Promuovre la cultura della convivenza - Nel 2016, grazie alla dedizione del nipote di Vittorio, Gabriele Segre, è nata invece la “Vittorio Dan Segre Foundation”, la cui sede si trova a Lugano. «La fondazione ha una missione chiara: promuovere la cultura della convivenza tra identità diverse», ci ha spiegato il Dottor Segre. «Noi non pretendiamo di creare spazi di intervento sulla convivenza in maniera diretta». Un'incombenza che il Dottor Segre lascia ai diplomatici. «Quello che facciamo è manifestare il bisogno, e dunque anche la consapevolezza, della cultura della convivenza tra persone che non vorrebbero incontrarsi». Un lavoro profondo che mira e rispondere a una grande domanda applicabile a vari contesti, non solo quello israeliano-palestinese: «Come è possibile vivere gli uni con gli altri, dunque convivere, senza dover rinunciare a ciò che siamo?».
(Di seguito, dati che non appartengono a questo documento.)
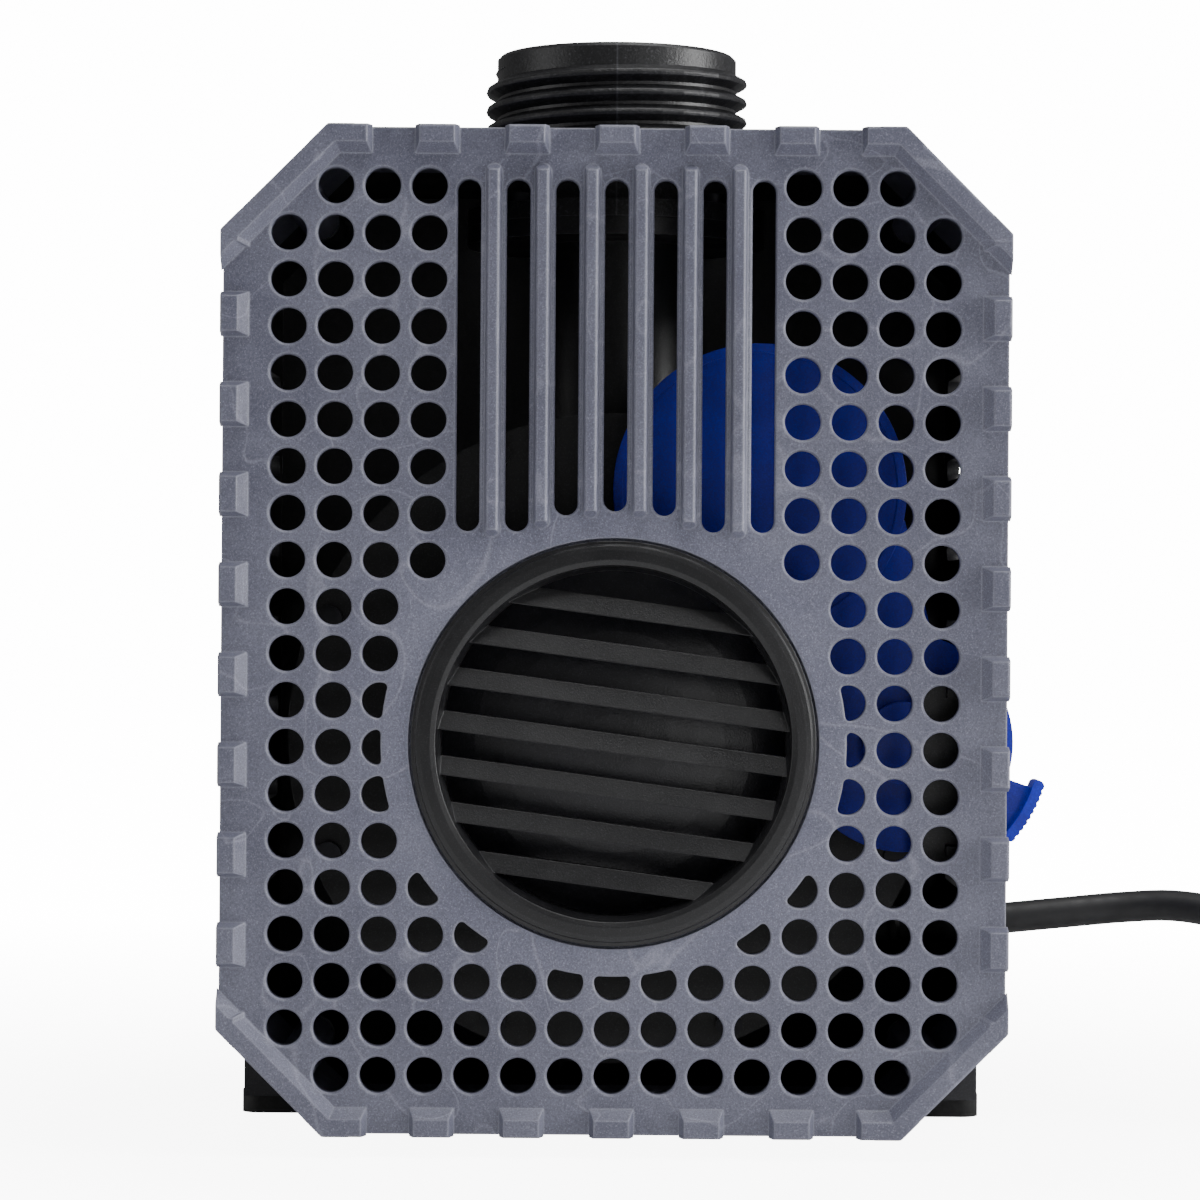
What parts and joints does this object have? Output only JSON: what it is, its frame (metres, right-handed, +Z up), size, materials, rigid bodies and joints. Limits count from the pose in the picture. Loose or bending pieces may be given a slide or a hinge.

Parlare di convivenza oggi può sembrare utopico e poco realista. Per il Dottor Segre invece proprio le tensioni e la violenza attuali, rendono il lavoro della fondazione ancora più urgente ed essenziale. «Dal momento in cui la convivenza sembra fuori dall’interesse della politica, noi abbiamo il compito di creare spazi di promozione della cultura della convivenza». Un lavoro di preparazione per anticipare il momento in cui le «condizioni per aprire un dialogo si presenteranno e noi dovremmo avere gli strumenti culturali di comprensione che ci permettano di usare il tavolo del dialogo».
«Creiamo il desiderio di andare al tavolo» - «Non ci occupiamo di aiutare le persone a dialogare al tavolo dei negoziati, noi ci occupiamo di aiutare le persone a sviluppare gli strumenti che li portino al tavolo». Un lavoro preliminare. «Se si arriva al tavolo senza gli strumenti della cultura della convivenza, quel tavolo non servirà a nulla. Creiamo il desiderio di andare al tavolo».
La Svizzera, in quest’ottica, può e deve svolgere un ruolo nella promozione del dialogo. «Il vostro Paese deve però essere più attivo. La neutralità di per sé non è più praticabile, un ruolo proattivo è importante. Berna potrebbe svolgere un incarico che nessun altro potrebbe adempiere: quello di convocare le parti a sedersi in questo spazio sicuro». Un ruolo domandato alle Nazioni Unite, «che per una serie di ragioni non riescono più a intraprendere. Per far sì che questa convocazione venga colta serve l'autorevolezza che la Svizzera ha, in termini di tradizioni, competenza e serietà», ha concluso Segre.